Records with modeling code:
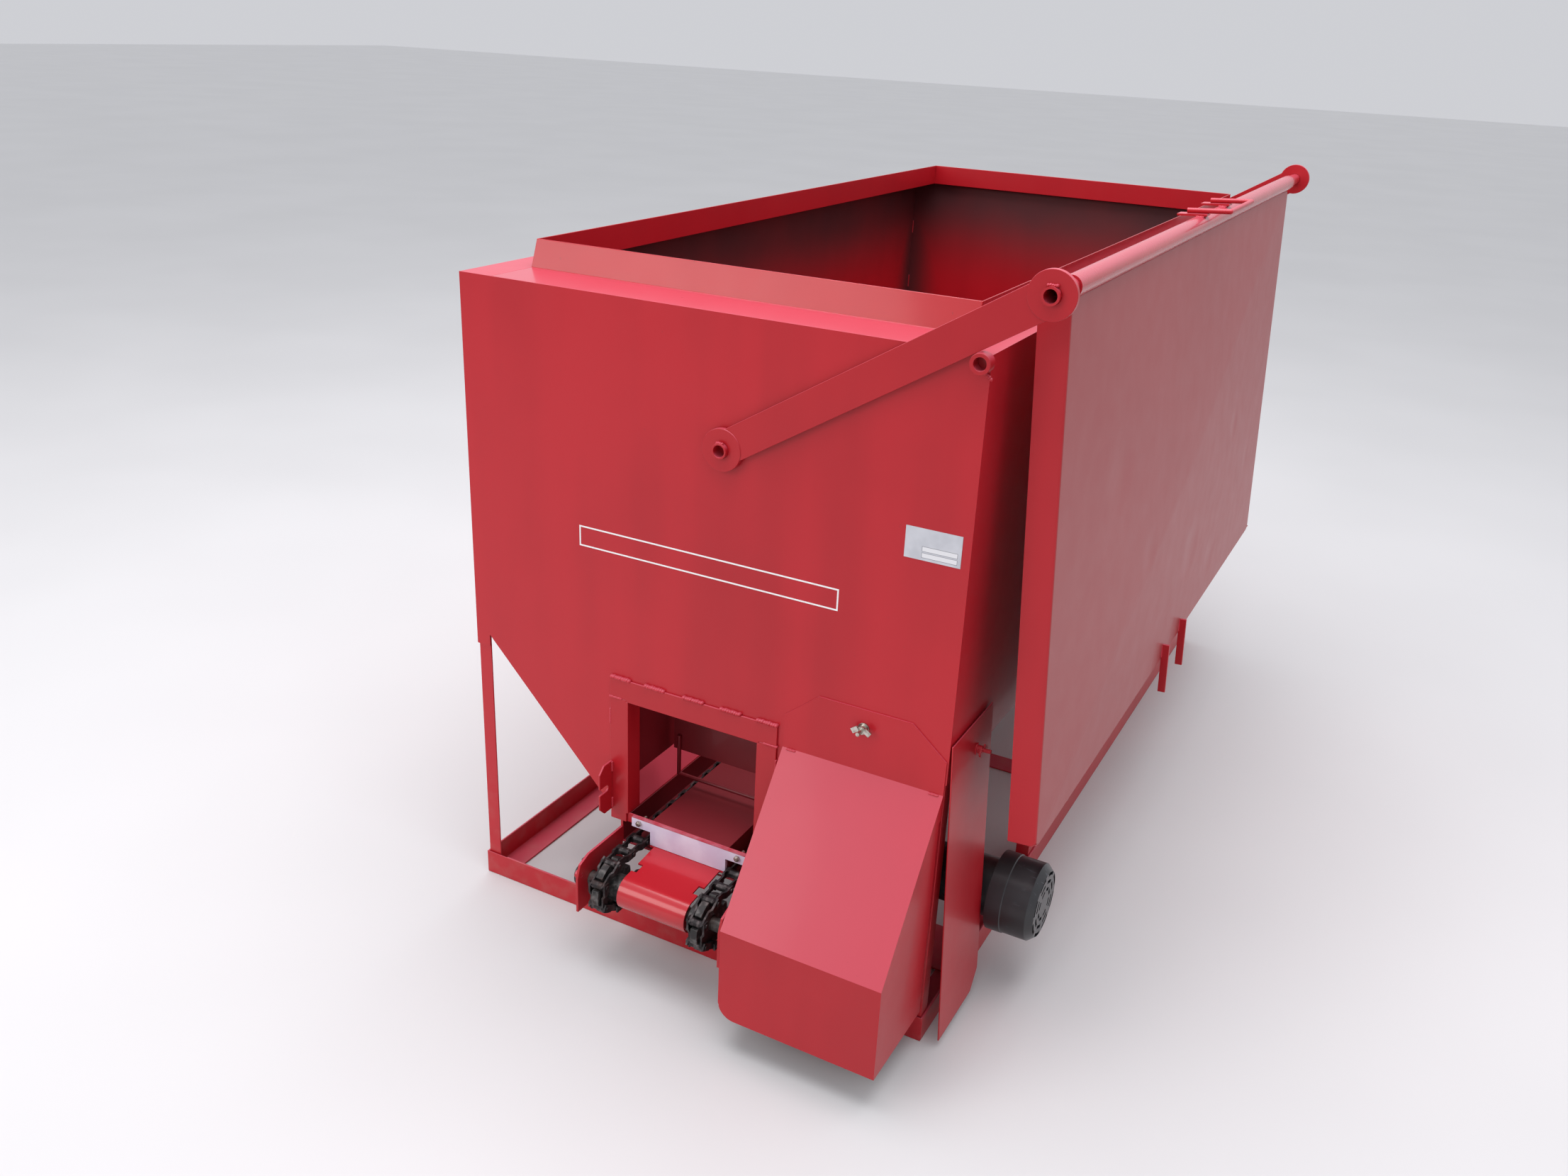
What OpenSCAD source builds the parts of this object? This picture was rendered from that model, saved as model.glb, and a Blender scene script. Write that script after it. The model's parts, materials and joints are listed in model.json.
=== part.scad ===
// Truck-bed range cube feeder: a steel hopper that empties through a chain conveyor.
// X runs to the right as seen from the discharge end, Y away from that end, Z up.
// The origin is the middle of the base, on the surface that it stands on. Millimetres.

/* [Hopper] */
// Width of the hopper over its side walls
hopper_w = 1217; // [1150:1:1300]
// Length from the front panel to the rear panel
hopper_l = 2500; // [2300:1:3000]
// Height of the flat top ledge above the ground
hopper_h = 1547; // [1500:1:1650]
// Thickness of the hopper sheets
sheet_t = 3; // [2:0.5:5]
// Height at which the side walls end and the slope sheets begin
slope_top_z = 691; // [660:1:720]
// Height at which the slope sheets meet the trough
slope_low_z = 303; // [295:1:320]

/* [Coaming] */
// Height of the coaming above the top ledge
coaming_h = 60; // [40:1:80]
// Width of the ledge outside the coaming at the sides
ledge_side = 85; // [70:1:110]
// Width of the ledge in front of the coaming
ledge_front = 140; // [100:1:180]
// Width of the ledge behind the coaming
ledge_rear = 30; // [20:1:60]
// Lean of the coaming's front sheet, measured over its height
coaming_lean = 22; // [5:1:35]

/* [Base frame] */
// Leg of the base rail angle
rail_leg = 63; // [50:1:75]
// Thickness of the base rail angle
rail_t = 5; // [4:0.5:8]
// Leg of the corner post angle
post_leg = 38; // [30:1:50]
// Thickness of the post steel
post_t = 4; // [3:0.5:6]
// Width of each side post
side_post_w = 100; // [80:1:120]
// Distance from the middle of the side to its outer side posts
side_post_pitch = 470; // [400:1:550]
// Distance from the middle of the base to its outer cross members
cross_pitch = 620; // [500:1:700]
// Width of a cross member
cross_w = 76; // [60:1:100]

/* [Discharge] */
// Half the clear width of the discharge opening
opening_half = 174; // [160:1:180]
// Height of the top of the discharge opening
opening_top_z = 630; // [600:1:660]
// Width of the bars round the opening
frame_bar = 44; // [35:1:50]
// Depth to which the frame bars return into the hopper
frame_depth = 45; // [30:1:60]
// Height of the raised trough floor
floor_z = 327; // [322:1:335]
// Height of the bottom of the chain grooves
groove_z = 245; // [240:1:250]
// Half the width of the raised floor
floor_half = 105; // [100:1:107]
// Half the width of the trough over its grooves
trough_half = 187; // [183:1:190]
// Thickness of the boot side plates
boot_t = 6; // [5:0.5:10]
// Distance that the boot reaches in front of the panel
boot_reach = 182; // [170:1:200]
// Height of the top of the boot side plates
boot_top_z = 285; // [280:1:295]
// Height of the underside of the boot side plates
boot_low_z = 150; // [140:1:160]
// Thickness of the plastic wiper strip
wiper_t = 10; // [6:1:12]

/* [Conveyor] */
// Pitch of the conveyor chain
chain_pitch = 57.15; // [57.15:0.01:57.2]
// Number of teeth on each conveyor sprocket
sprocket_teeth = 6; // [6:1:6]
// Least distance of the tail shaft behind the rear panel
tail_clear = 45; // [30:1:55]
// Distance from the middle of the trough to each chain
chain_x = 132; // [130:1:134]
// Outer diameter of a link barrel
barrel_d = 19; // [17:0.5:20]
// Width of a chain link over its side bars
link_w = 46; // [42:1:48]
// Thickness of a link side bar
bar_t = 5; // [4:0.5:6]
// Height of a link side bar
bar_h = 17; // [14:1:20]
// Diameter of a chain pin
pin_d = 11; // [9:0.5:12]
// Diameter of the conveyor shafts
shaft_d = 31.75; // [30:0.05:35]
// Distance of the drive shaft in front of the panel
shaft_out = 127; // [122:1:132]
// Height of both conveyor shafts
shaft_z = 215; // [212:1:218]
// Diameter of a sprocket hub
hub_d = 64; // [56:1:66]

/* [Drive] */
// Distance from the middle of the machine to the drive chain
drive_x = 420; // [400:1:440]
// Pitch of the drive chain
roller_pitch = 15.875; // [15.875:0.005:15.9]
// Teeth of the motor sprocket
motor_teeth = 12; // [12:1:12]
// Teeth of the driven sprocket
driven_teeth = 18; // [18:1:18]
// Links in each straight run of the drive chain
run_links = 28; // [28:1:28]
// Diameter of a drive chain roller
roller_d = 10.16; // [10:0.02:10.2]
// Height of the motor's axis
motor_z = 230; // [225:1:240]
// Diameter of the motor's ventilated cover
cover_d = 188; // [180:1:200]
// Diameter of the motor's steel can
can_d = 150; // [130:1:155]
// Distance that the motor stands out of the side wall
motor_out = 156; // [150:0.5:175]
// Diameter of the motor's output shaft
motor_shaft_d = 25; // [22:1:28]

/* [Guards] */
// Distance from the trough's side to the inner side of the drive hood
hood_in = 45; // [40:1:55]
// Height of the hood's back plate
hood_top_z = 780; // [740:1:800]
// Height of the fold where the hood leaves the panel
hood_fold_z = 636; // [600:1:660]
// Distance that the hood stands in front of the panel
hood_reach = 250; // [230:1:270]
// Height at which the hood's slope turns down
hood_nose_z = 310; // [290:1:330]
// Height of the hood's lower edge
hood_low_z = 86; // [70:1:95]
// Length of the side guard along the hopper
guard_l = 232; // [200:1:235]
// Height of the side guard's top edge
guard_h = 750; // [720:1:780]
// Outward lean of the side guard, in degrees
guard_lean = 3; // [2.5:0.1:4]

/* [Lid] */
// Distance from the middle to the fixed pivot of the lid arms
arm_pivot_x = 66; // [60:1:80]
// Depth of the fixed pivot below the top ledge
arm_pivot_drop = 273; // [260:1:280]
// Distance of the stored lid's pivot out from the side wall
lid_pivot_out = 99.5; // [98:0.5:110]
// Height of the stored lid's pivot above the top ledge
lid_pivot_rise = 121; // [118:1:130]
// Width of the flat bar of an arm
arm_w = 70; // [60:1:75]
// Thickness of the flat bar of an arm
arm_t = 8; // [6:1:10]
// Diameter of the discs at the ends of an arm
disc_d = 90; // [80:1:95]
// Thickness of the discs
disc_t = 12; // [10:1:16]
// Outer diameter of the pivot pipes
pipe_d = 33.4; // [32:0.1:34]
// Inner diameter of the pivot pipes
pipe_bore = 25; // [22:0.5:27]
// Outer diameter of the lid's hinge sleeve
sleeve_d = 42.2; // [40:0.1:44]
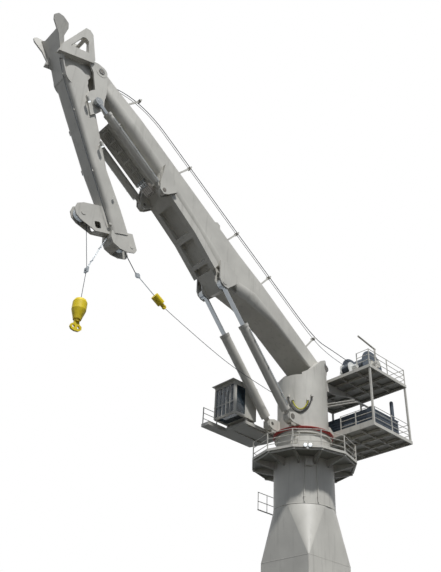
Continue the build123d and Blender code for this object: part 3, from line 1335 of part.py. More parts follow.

Task brief: Write out the data exactly as it stands.

Solved exercise:
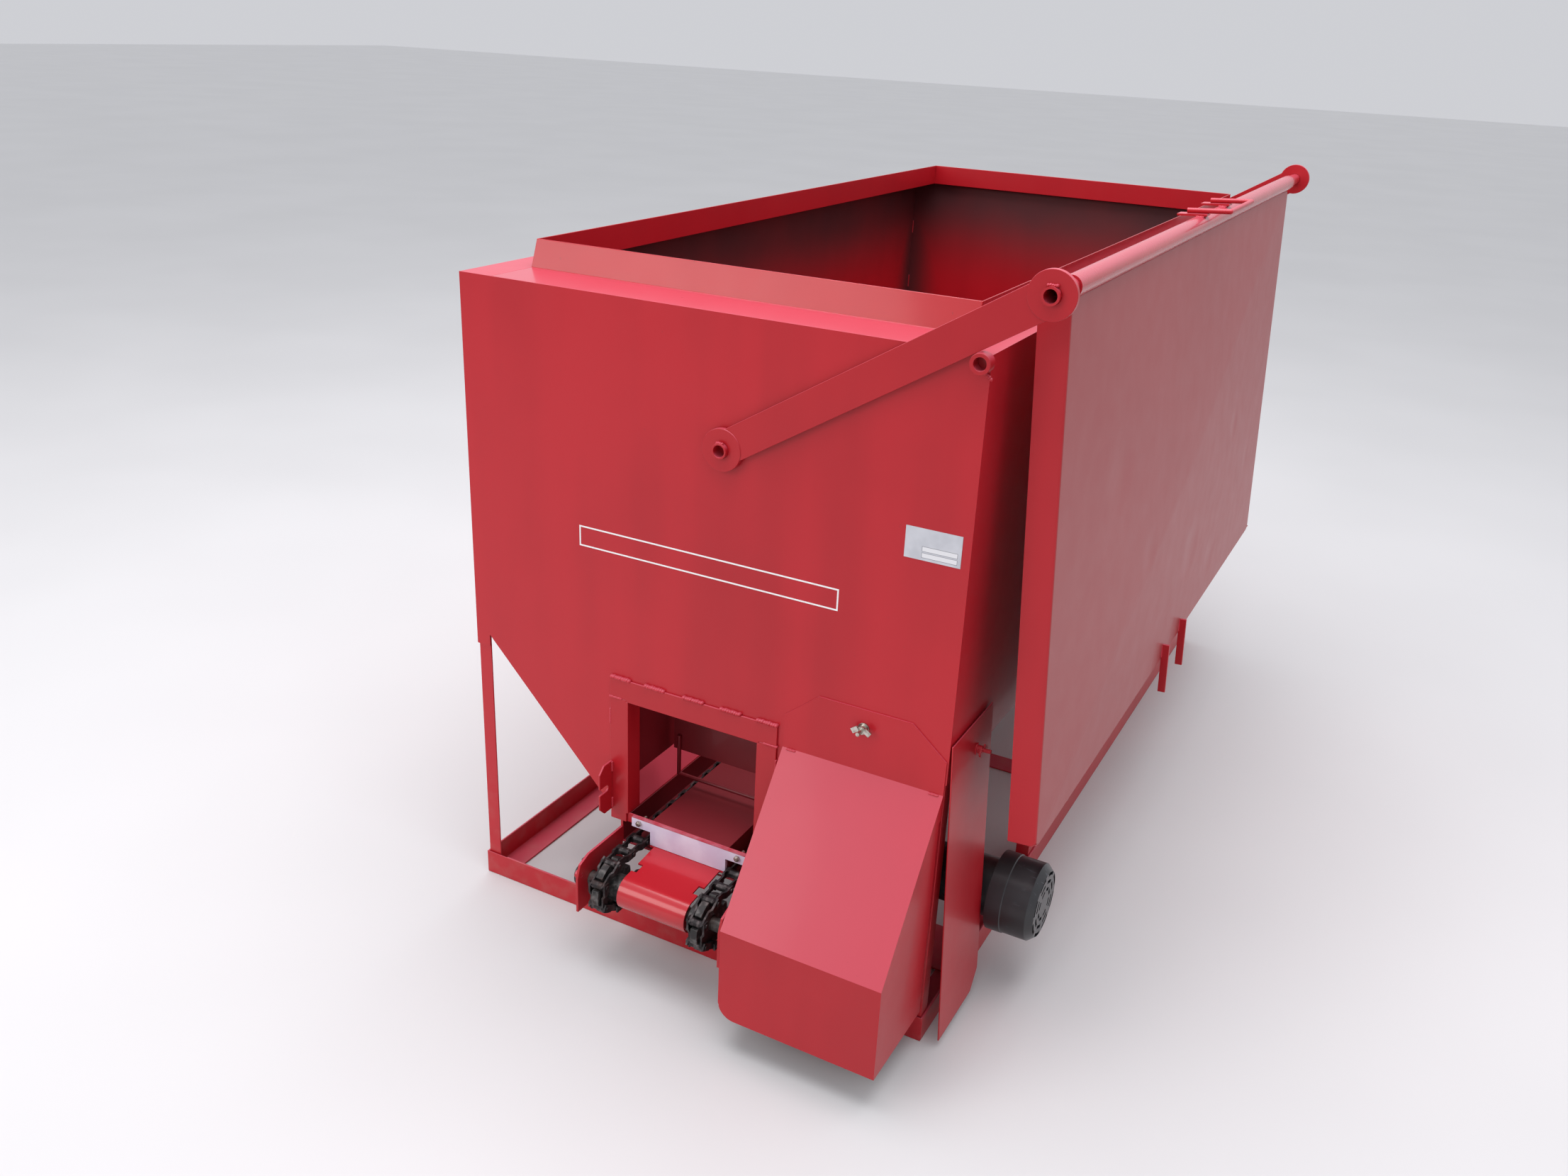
What OpenSCAD source builds the parts of this object? This picture was rendered from that model, saved as model.glb, and a Blender scene script. Write that script after it. The model's parts, materials and joints are listed in model.json.
=== part.scad ===
// Truck-bed range cube feeder: a steel hopper that empties through a chain conveyor.
// X runs to the right as seen from the discharge end, Y away from that end, Z up.
// The origin is the middle of the base, on the surface that it stands on. Millimetres.

/* [Hopper] */
// Width of the hopper over its side walls
hopper_w = 1217; // [1150:1:1300]
// Length from the front panel to the rear panel
hopper_l = 2500; // [2300:1:3000]
// Height of the flat top ledge above the ground
hopper_h = 1547; // [1500:1:1650]
// Thickness of the hopper sheets
sheet_t = 3; // [2:0.5:5]
// Height at which the side walls end and the slope sheets begin
slope_top_z = 691; // [660:1:720]
// Height at which the slope sheets meet the trough
slope_low_z = 303; // [295:1:320]

/* [Coaming] */
// Height of the coaming above the top ledge
coaming_h = 60; // [40:1:80]
// Width of the ledge outside the coaming at the sides
ledge_side = 85; // [70:1:110]
// Width of the ledge in front of the coaming
ledge_front = 140; // [100:1:180]
// Width of the ledge behind the coaming
ledge_rear = 30; // [20:1:60]
// Lean of the coaming's front sheet, measured over its height
coaming_lean = 22; // [5:1:35]

/* [Base frame] */
// Leg of the base rail angle
rail_leg = 63; // [50:1:75]
// Thickness of the base rail angle
rail_t = 5; // [4:0.5:8]
// Leg of the corner post angle
post_leg = 38; // [30:1:50]
// Thickness of the post steel
post_t = 4; // [3:0.5:6]
// Width of each side post
side_post_w = 100; // [80:1:120]
// Distance from the middle of the side to its outer side posts
side_post_pitch = 470; // [400:1:550]
// Distance from the middle of the base to its outer cross members
cross_pitch = 620; // [500:1:700]
// Width of a cross member
cross_w = 76; // [60:1:100]

/* [Discharge] */
// Half the clear width of the discharge opening
opening_half = 174; // [160:1:180]
// Height of the top of the discharge opening
opening_top_z = 630; // [600:1:660]
// Width of the bars round the opening
frame_bar = 44; // [35:1:50]
// Depth to which the frame bars return into the hopper
frame_depth = 45; // [30:1:60]
// Height of the raised trough floor
floor_z = 327; // [322:1:335]
// Height of the bottom of the chain grooves
groove_z = 245; // [240:1:250]
// Half the width of the raised floor
floor_half = 105; // [100:1:107]
// Half the width of the trough over its grooves
trough_half = 187; // [183:1:190]
// Thickness of the boot side plates
boot_t = 6; // [5:0.5:10]
// Distance that the boot reaches in front of the panel
boot_reach = 182; // [170:1:200]
// Height of the top of the boot side plates
boot_top_z = 285; // [280:1:295]
// Height of the underside of the boot side plates
boot_low_z = 150; // [140:1:160]
// Thickness of the plastic wiper strip
wiper_t = 10; // [6:1:12]

/* [Conveyor] */
// Pitch of the conveyor chain
chain_pitch = 57.15; // [57.15:0.01:57.2]
// Number of teeth on each conveyor sprocket
sprocket_teeth = 6; // [6:1:6]
// Least distance of the tail shaft behind the rear panel
tail_clear = 45; // [30:1:55]
// Distance from the middle of the trough to each chain
chain_x = 132; // [130:1:134]
// Outer diameter of a link barrel
barrel_d = 19; // [17:0.5:20]
// Width of a chain link over its side bars
link_w = 46; // [42:1:48]
// Thickness of a link side bar
bar_t = 5; // [4:0.5:6]
// Height of a link side bar
bar_h = 17; // [14:1:20]
// Diameter of a chain pin
pin_d = 11; // [9:0.5:12]
// Diameter of the conveyor shafts
shaft_d = 31.75; // [30:0.05:35]
// Distance of the drive shaft in front of the panel
shaft_out = 127; // [122:1:132]
// Height of both conveyor shafts
shaft_z = 215; // [212:1:218]
// Diameter of a sprocket hub
hub_d = 64; // [56:1:66]

/* [Drive] */
// Distance from the middle of the machine to the drive chain
drive_x = 420; // [400:1:440]
// Pitch of the drive chain
roller_pitch = 15.875; // [15.875:0.005:15.9]
// Teeth of the motor sprocket
motor_teeth = 12; // [12:1:12]
// Teeth of the driven sprocket
driven_teeth = 18; // [18:1:18]
// Links in each straight run of the drive chain
run_links = 28; // [28:1:28]
// Diameter of a drive chain roller
roller_d = 10.16; // [10:0.02:10.2]
// Height of the motor's axis
motor_z = 230; // [225:1:240]
// Diameter of the motor's ventilated cover
cover_d = 188; // [180:1:200]
// Diameter of the motor's steel can
can_d = 150; // [130:1:155]
// Distance that the motor stands out of the side wall
motor_out = 156; // [150:0.5:175]
// Diameter of the motor's output shaft
motor_shaft_d = 25; // [22:1:28]

/* [Guards] */
// Distance from the trough's side to the inner side of the drive hood
hood_in = 45; // [40:1:55]
// Height of the hood's back plate
hood_top_z = 780; // [740:1:800]
// Height of the fold where the hood leaves the panel
hood_fold_z = 636; // [600:1:660]
// Distance that the hood stands in front of the panel
hood_reach = 250; // [230:1:270]
// Height at which the hood's slope turns down
hood_nose_z = 310; // [290:1:330]
// Height of the hood's lower edge
hood_low_z = 86; // [70:1:95]
// Length of the side guard along the hopper
guard_l = 232; // [200:1:235]
// Height of the side guard's top edge
guard_h = 750; // [720:1:780]
// Outward lean of the side guard, in degrees
guard_lean = 3; // [2.5:0.1:4]

/* [Lid] */
// Distance from the middle to the fixed pivot of the lid arms
arm_pivot_x = 66; // [60:1:80]
// Depth of the fixed pivot below the top ledge
arm_pivot_drop = 273; // [260:1:280]
// Distance of the stored lid's pivot out from the side wall
lid_pivot_out = 99.5; // [98:0.5:110]
// Height of the stored lid's pivot above the top ledge
lid_pivot_rise = 121; // [118:1:130]
// Width of the flat bar of an arm
arm_w = 70; // [60:1:75]
// Thickness of the flat bar of an arm
arm_t = 8; // [6:1:10]
// Diameter of the discs at the ends of an arm
disc_d = 90; // [80:1:95]
// Thickness of the discs
disc_t = 12; // [10:1:16]
// Outer diameter of the pivot pipes
pipe_d = 33.4; // [32:0.1:34]
// Inner diameter of the pivot pipes
pipe_bore = 25; // [22:0.5:27]
// Outer diameter of the lid's hinge sleeve
sleeve_d = 42.2; // [40:0.1:44]
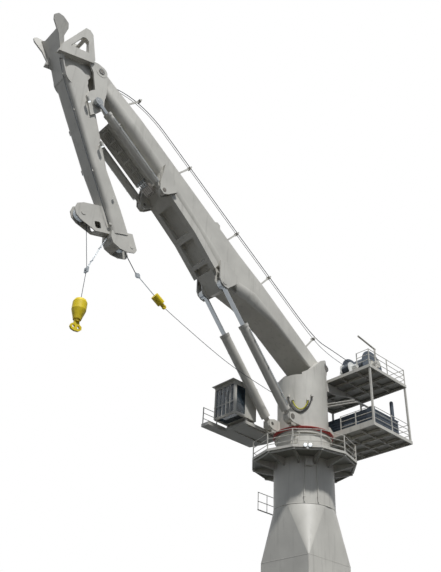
Continue the build123d and Blender code for this object: part 3, from line 1335 of part.py. More parts follow.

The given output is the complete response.